As to concrete in the bilges, it may be worth mentioning the type of boat you are looking at. I can't say I've heard of any production boats that are like that from new but others may be able to advise.
 
A 40+ year old grp twin keeler will be pretty poor design wise, compared to more modern boats.

Are the keels bolted on, or part of the moulding ? If the latter, the keels will have to be fairly vertical to enable removing from the mould, not good hydrodynamically.

That and the concrete internal ballast tends to make me think ' go and look elsewhere ' unless she's a terrific bargain and you really fancy her.

It's a buyers' market at the moment, lots of good boats going relatively cheap.
 
Yacht type

She's a MacWester Wight, as to whether or not it would be a terrific bargain is a moot point.
I'm pretty sure that the keels are part of the hull moulding and I'm aware that this won't help her sailing performance, but to be honest she ticks a lot of boxes for where I'll be sailing.

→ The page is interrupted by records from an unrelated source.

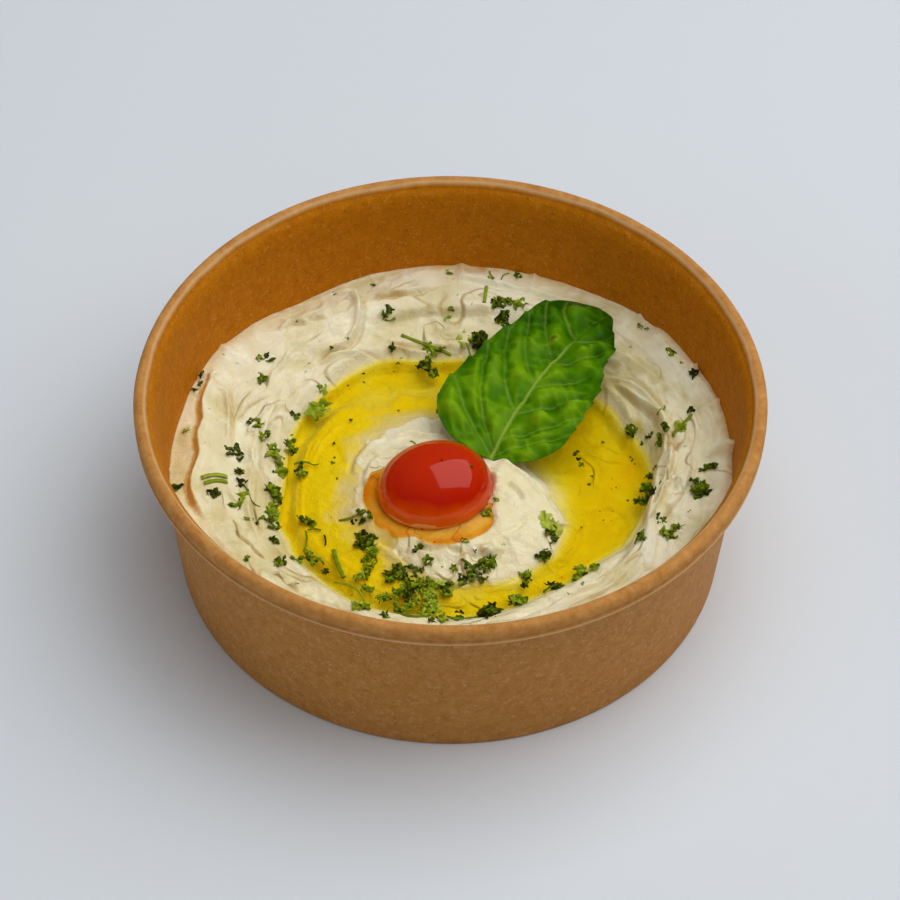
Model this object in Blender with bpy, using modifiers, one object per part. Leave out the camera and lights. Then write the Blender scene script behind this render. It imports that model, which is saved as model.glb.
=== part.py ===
"""Hummus in a round kraft paper bowl, spread with a spoon into a ring and a middle mound,
a pool of olive oil lying in the furrow between them, half a cherry tomato on the mound
and one basil leaf leaning from the mound over the oil onto the ring.

Metres, +Z up. The origin is the middle of the ring the bowl stands on."""

import math

import bmesh
import bpy
from mathutils import Matrix

MM = 0.001

# bowl: straight flaring paper wall, rolled rim, bottom disc set up inside the foot
RIM_RADIUS = 75.0 * MM
RIM_HEIGHT = 51.5 * MM
ROLL_WIDTH = 3.5 * MM
ROLL_CROWN = 2.3 * MM
ROLL_DEPTH = 4.9 * MM
FOOT_RADIUS = 65.9 * MM
WALL_FLARE = 0.0967
PAPER = 0.6 * MM
HEM_WIDTH = 1.5 * MM
HEM_HEIGHT = 6.0 * MM
GAP = 0.3 * MM
ROUND_STEPS = 72

# hummus: levels above the ground and what lies where
OIL_LEVEL = 20.0 * MM
OIL_EDGE = 0.35 * MM
FURROW_DEPTH = 2.6 * MM
SHELF_DEPTH = 0.9 * MM
CROWN_LEVEL = 25.6 * MM
LIP_LEVEL = 25.9 * MM
SEAT_LEVEL = 24.7 * MM
STEP_RADIUS = 54.0 * MM
SWIRL_PITCH = 6.4 * MM
SWIRL_DEPTH = 0.38 * MM

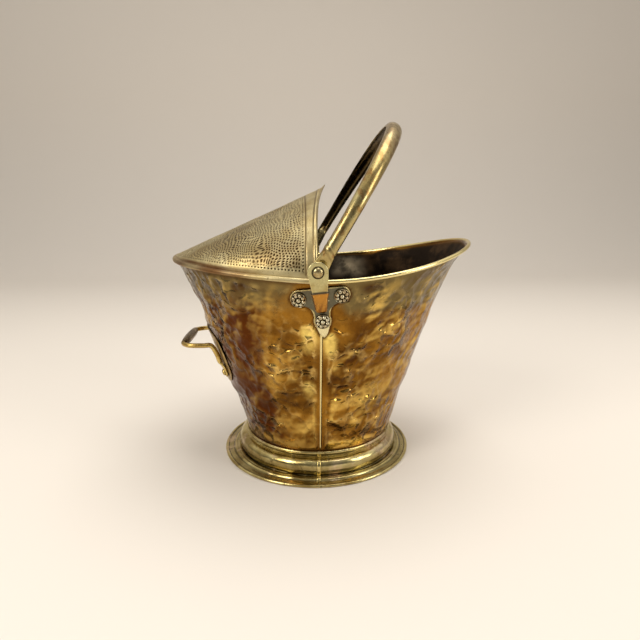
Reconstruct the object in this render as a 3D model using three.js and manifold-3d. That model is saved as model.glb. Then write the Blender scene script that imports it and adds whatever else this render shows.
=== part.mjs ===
// Brass coal scuttle of the helmet pattern: an oval, flaring body in two sheets on a round
// moulded foot, a fixed half-cone hood over its back half, a swinging carrying handle on two
// three-lobed brackets, and a small tipping handle at the back.
// Millimetres. +X points to the pouring lip, +Z up, the scuttle stands on Z = 0, and the origin
// lies on the floor below the middle of the whole length.
import * as THREE from 'three';
import { mergeVertices } from 'three/addons/utils/BufferGeometryUtils.js';
import Module from 'manifold-3d';

const wasm = await Module();
wasm.setup();

const rad = THREE.MathUtils.degToRad;

// ---- Driving dimensions -------------------------------------------------------------------

const clearance = 0.3;          // between any two pieces that touch
const sheet = 1.0;              // brass sheet of the body and hood
const smallest_detail = 0.01;   // cuts and joins leave nothing finer than this

// Rim: two half ovals, the front one longer, on a line that dips at the sides
const rim_front_length = 206;
const rim_back_length = 194;
const rim_half_width = 152;
const rim_centre_x = 2.2;
const rim_side_height = 268;
const rim_front_height = 301.3;
const rim_back_height = 282.5;
const rim_front_sweep = 1.95;   // how late the rim rises towards the lip
const rim_back_sweep = 1.15;
const rim_wire_radius = 1.2;
const rim_roll_turn = rad(280);

// Body: from a round bottom on the foot out to the rim, its walls bowed inwards
const bottom_radius = 104.5;
const bottom_x = 0.8;
const bottom_height = 38;
const bottom_flange = 9;        // turned in over the foot
const front_bow = 11;
const back_bow = 3.6;
const side_bow = 3.9;
const bow_peak = 0.65;          // of the wall's height, where the bow is deepest
const seam_turn = rad(0.4);     // the side seams lie this far ahead of the middle
const seam_lap = 8;             // tongue of the front sheet behind the back sheet
const seam_root = 7;            // its soldered root on the front sheet
const seam_root_sink = 0.8;     // of the sheet, how deep the root is let into the front sheet
const seam_low = 0.03;          // shares of the wall's height that the tongue runs between
const seam_high = 0.96;
const base_plate_thickness = 1.2;

// Foot: stepped moulding, slightly longer than it is wide
const foot_radius = 131;
const foot_oval = 5.5;
const foot_x = -2;
const foot_sheet = 1.2;
const foot_collar = 6;          // turned in under the body's flange
const foot_torus_radius = 113.6;
const foot_torus_height = 15.5;
const foot_groove_radius = 112.4;
const foot_flange_radius = 118;
const foot_flange_height = 6.6;
const foot_wire_radius = 0.9;
const foot_seam_x = -1;

// Hood
const hood_pitch = rad(23.6);
const hood_base_turn = rad(100);
const hood_hook_turn = rad(-30);
const hood_band_x = -15;        // where the punched face ends
const hood_bead_x = -5;         // bead line that starts the flared lip
const hood_bead_peak = 8.5;     // how much further forward it lies on the ridge
const hood_lip_side = 3;
const hood_lip_peak = 8;
const hood_flare_side = 1.5;
const hood_flare_peak = 3;
const hood_flare_gain = 12;     // how fast the flare grows from the rim up

// Carrying handle, drawn in its own upright plane through the pivots
const pivot_x = -2.4;
const pivot_height = 280.5;
const handle_half_width = 160.5;
const handle_rise = 196;
const handle_squareness = 2.37;
const handle_lean = rad(31.45);
const arm_width = 15;
const grip_width = 20;
const handle_inner_depth = 3.5;
const grip_inner_depth = 5.5;
const handle_outer_depth = 5;
const channel_depth = 5.5;
const channel_lip = 2;
const eye_radius = 10.5;
const eye_thickness = 3.6;
const eye_inner_face = 156.9;
const root_start = 7;
const root_full = 27;
const root_spread = 1.5;        // how much wider each side of the arm is beside the eye
const collar_place = 25.5;
const collar_bulge = 1.1;
const collar_length = 2.2;      // from the collar's crest to where it has mostly died away
const channel_run = 16;         // the channel deepens to full over this height above the collar
const channel_delay = 3;
const channel_start_depth = 0.2;
const channel_start_lip = 0.4;  // of the half width
const eye_back_power = 0.35;    // roundness of the back: nearly flat beside the eye, full above
const arm_back_power = 0.75;

// Pivot hardware
const pivot_shank_radius = 3;
const pivot_head_radius = 7;
const pivot_head_height = 4;
const pivot_peen_radius = 5;
const pivot_peen_height = 1.4;
const pivot_bore_reach = 200;   // past both lugs from the middle
const washer_radius = 8;
const washer_thickness = 0.8;

// Brackets
const bracket_lean = rad(5.5);
const bracket_thickness = 2.4;
const lug_radius = 11.5;
const lug_thickness = 4.4;
const lug_waist = 8.6;
const lug_foot_drop = 22;
const lobe_radius = 10.4;
const lobe_side = 24;
const lobe_drop = 30;
const lower_lobe_drop = 59;
const bracket_tip_drop = 81;
const bracket_waist = 9.2;
const neck_end_half_width = 4.5;
const neck_end_proud = 1.4;
const neck_top_rise = 6;        // the neck starts this far up inside the lug
const neck_lug_step = 0.8;      // its face lies this far behind the lug's face
const neck_back_step = 1.5;     // and its back this far inside the lug's back
const neck_wall_drop = 25.5;    // from here down it follows the wall
const neck_chamfer = 0.8;       // its face is this share of its width
const neck_taper = 0.6;

// Rosette-headed rivets and the burrs that they are closed over
const rosette_radius = 9;
const rosette_height = 5.5;
const rivet_shank_radius = 2.1;
const rivet_peen_radius = 3.1;
const rivet_peen_height = 1.6;
const rivet_hole_reach = 14;    // half the length of a drilled rivet hole
const burr_radius = 5;
const burr_thickness = 1.1;
const burr_dish = 0.45;         // the flat burr stands off the hollow wall by this much in its middle

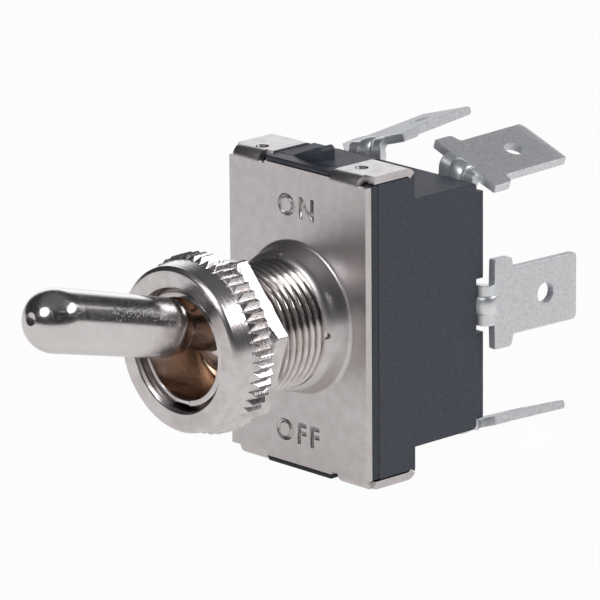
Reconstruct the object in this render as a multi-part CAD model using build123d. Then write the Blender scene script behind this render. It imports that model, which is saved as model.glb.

As an aside, how about this for a somewhat spooky coincidence... The evening I got home from inspecting her, with my head full of doubts about this hull staining, I picked up at random a couple of old issues (1976!) of PBO from a batch of about 50 that I bought a while ago, and to my pleasant surprise found that they contained a couple of articles about sailing in my home waters in the Solway Firth and then to my utter amazement found that the boat the writer was on was a Wight! :eek:
Now I am one of the world's greatest sceptics, but that definitely raised my eyebrows! :)
 
Agree with those comments. Concrete in the bilges is not a good idea. Expect some previous owner has put it in to try and improve stability. Don't think any builder would have used that method. Needing additional ballast is an indicator that sailing performance is poor so maybe the boat is not a good design anyway.
 
Now we know the boat, it is not a surprise that somebody has tried to improve its sailing performance. If I remember rightly the fuel tanks are moulded in and prone to leaks. The Wight has been covered a couple of times in used boat reviews in PBO. Probably worth contacting the owners association as there are many enthusiastic owners of the marque (although not a huge number of Wights were built).
 
I think that they've always been described as motor sailers, pure sailing ability never was their ultimate selling point!
From what I could see the fuel tanks were just two big steel tanks on either side of the engine bay, the suspected leak was where the copper cross-over pipe between them under the prop shaft had been comprehensively dinged.
If the concrete wasn't an original fitting it should be easy enough to remove as I don't imagine that it has bonded with the glass fibre of the hull.
I reckon that I will try to get in touch with the owners association to find out more info.
 
Hello :)

Im a complete novice too

I had read about lightening strikes going through the mast jumping to the keel and when i read your post about concrete perhaps that could be why a previous owner might use concrete or buy a yacht with concrete as ballast, i dont know what the odds are for someones yacht being hit by lightning but it does appear to be something that people consider at times.
 
Hello :)

Im a complete novice too

I had read about lightening strikes going through the mast jumping to the keel and when i read your post about concrete perhaps that could be why a previous owner might use concrete or buy a yacht with concrete as ballast, i dont know what the odds are for someones yacht being hit by lightning but it does appear to be something that people consider at times.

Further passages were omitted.